Summer usually passes in a blur for writer parents. Kids are out of school and must be ferried here and there. The refrigerator requires regular restocking with ice pops, watermelon, and string cheese. Visits to grandparents no longer take the over-the-river-and-through-the-woods route. Instead, they involve planes and layovers in Atlanta . What's more, despite parents' best efforts to keep kids occupied, the little buggers mutter "I'm bored" a dozen times a day.
For you writer moms and dads, here are three distractions to squeeze in after swim-team carpool and before you set up the slip-and slide.
You know you've compared your writing to that of well-known writers, but you're not a disinterested observer, are you? Why not ask a robot how your style compares to that of best-sellers? (Thanks to writer Alice McKenna Johnson for the link.)

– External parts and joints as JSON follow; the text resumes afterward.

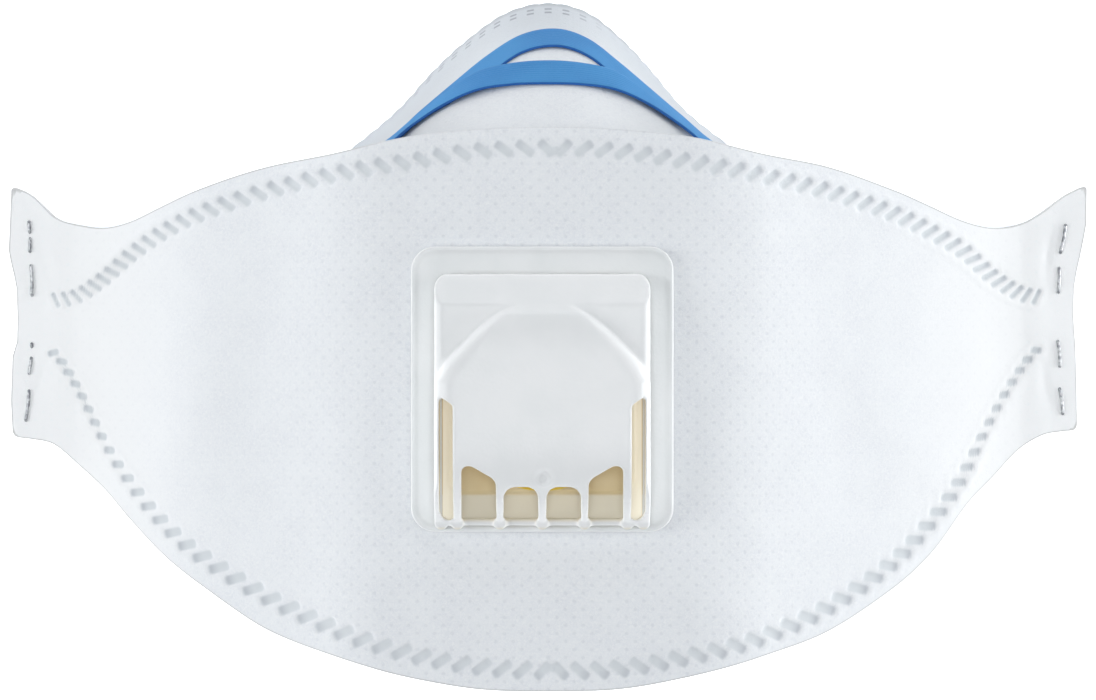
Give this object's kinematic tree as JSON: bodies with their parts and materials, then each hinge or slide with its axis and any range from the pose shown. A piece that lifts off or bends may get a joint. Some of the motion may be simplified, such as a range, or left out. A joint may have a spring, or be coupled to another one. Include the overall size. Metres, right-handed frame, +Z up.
{
  "type": "valved respirator",
  "caption": "Flat-folding cloth respirator opened out: centre, upper and lower panels, exhalation valve, stapled elastic headbands.",
  "frame": {"origin": "middle of the bounding box in plan, on the surface that the mask's rims rest on", "axes": "+X to the right-hand tab as the front is looked at, +Y to the nose, +Z up and out of the front of the mask"},
  "size_m": [0.1888, 0.1194, 0.0594],
  "materials": {
    "cloth": "white point-bonded nonwoven with embossed weld marks",
    "elastic": "blue flat elastic band, fine lengthwise ribs",
    "staple_wire": "drawn steel wire",
    "valve_seat_plastic": "moulded off-white polypropylene, cream inside the valve",
    "diaphragm": "yellow rubber flap",
    "valve_cover_plastic": "moulded translucent white polypropylene, soft gloss"
  },
  "bodies": {
    "root": {"center_panel": "cloth", "upper_panel": "cloth", "lower_panel": "cloth", "upper_strap": "elastic", "lower_strap": "elastic", "staple_left_1": "staple_wire", "staple_left_2": "staple_wire", "staple_left_3": "staple_wire", "staple_left_4": "staple_wire", "staple_right_1": "staple_wire", "staple_right_2": "staple_wire", "staple_right_3": "staple_wire", "staple_right_4": "staple_wire", "valve_base": "valve_seat_plastic", "valve_flap": "diaphragm", "valve_cover": "valve_cover_plastic"}
  },
  "joints": []
}
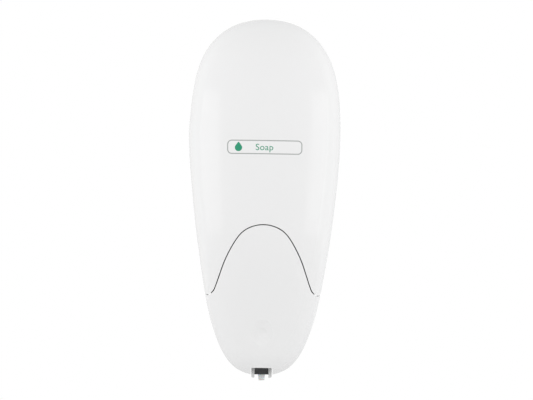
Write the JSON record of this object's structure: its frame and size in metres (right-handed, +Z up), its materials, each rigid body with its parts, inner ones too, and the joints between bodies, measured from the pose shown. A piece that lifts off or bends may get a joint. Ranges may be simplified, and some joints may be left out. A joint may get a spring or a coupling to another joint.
{
  "type": "wall mounted soap dispenser",
  "caption": "Egg-shaped wall soap dispenser with a hinged cover, press panel, lock, soap pouch and lever-driven pump.",
  "frame": {"origin": "on the wall plane, at the middle of the body's width and height", "axes": "+X to the right seen from the front, +Z up, the front faces -Y and the wall is at y = 0"},
  "size_m": [0.1255, 0.1158, 0.2935],
  "materials": {
    "white_gloss": "glossy white moulded plastic",
    "label_print": "thin printed film, white ground",
    "white_satin": "satin white moulded plastic",
    "zinc_steel": "zinc plated steel",
    "lock_grey": "grey satin plastic",
    "lock_metal": "satin nickel",
    "pouch_film": "soft translucent film filled with soap",
    "natural_plastic": "natural translucent plastic",
    "pump_white": "white polypropylene",
    "steel_ball": "stainless steel",
    "seal_rubber": "silicone rubber",
    "nozzle_clear": "milky translucent plastic",
    "lever_grey": "grey acetal"
  },
  "bodies": {
    "wall_frame": {"back_plate": "white_satin", "hinge_pin": "zinc_steel", "pump_bracket": "white_satin", "bracket_screws": "zinc_steel", "lock_keeper": "zinc_steel", "keeper_screws": "zinc_steel", "soap_pouch": "pouch_film", "pouch_spout": "natural_plastic", "pump_collar": "pump_white", "pump_cylinder": "natural_plastic", "inlet_ball": "steel_ball", "pump_spring": "steel_ball", "lever_pin": "zinc_steel", "drip_guard": "seal_rubber"},
    "cover": {"front_cover": "white_gloss", "inner_frame": "white_satin", "frame_screws": "zinc_steel", "label_film": "label_print", "lock_housing": "lock_grey", "lock_nut": "zinc_steel", "pivot_pins": "zinc_steel"},
    "lock": {"lock_barrel": "lock_metal", "lock_cam": "zinc_steel", "cam_screw": "zinc_steel"},
    "panel": {"press_panel": "white_gloss", "press_yoke": "white_satin", "yoke_screws": "zinc_steel"},
    "lever": {"pump_lever": "lever_grey"},
    "piston": {"pump_stem": "pump_white", "piston_seal": "seal_rubber", "nozzle_tip": "nozzle_clear", "outlet_valve": "seal_rubber"}
  },
  "joints": [
    {"name": "cover_open", "type": "hinge", "parent": "wall_frame", "child": "cover", "pos_m": [0, -0.009, -0.1382], "axis": [1, 0, 0], "range_deg": [0, 90]},
    {"name": "lock_turn", "type": "hinge", "parent": "cover", "child": "lock", "pos_m": [0, -0.035, 0.13], "axis": [0, 0, 1], "range_deg": [0, 90]},
    {"name": "panel_press", "type": "hinge", "parent": "cover", "child": "panel", "pos_m": [0, -0.045, -0.012], "axis": [1, 0, 0], "range_deg": [0, 5], "stiffness_Nm_per_rad": 8, "springref_deg": -2.29},
    {"name": "lever_swing", "type": "hinge", "parent": "wall_frame", "child": "lever", "pos_m": [0, -0.03, -0.118], "axis": [1, 0, 0], "range_deg": [-15.6, 0]},
    {"name": "pump_stroke", "type": "slide", "parent": "wall_frame", "child": "piston", "axis": [0, 0, 1], "range_m": [0, 0.0067], "deforming": ["pump_spring"]}
  ],
  "couplings": [
    {"joint": "lever_swing", "follows": "panel_press", "ratio": -3.12},
    {"joint": "pump_stroke", "follows": "panel_press", "m_per_rad": 0.076776}
  ]
}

If the entrepreneurship bug bites the kiddos hard, they might keep a lemonade stand going for more than an hour. In that case, check out this twenty-minute TED video of Elizabeth Gilbert, who wrote the memoir EAT, PRAY, LOVE. (Highly recommended by literary agent Janet Reid/via her blog)
If you're on Twitter, you know some writers promote their books every hour on the hour. Agent Rachelle Gardner features a funny but short anti-spamming video on her blog.
I'd have more, but summer fries my powers of concentration. Lemonade, anyone?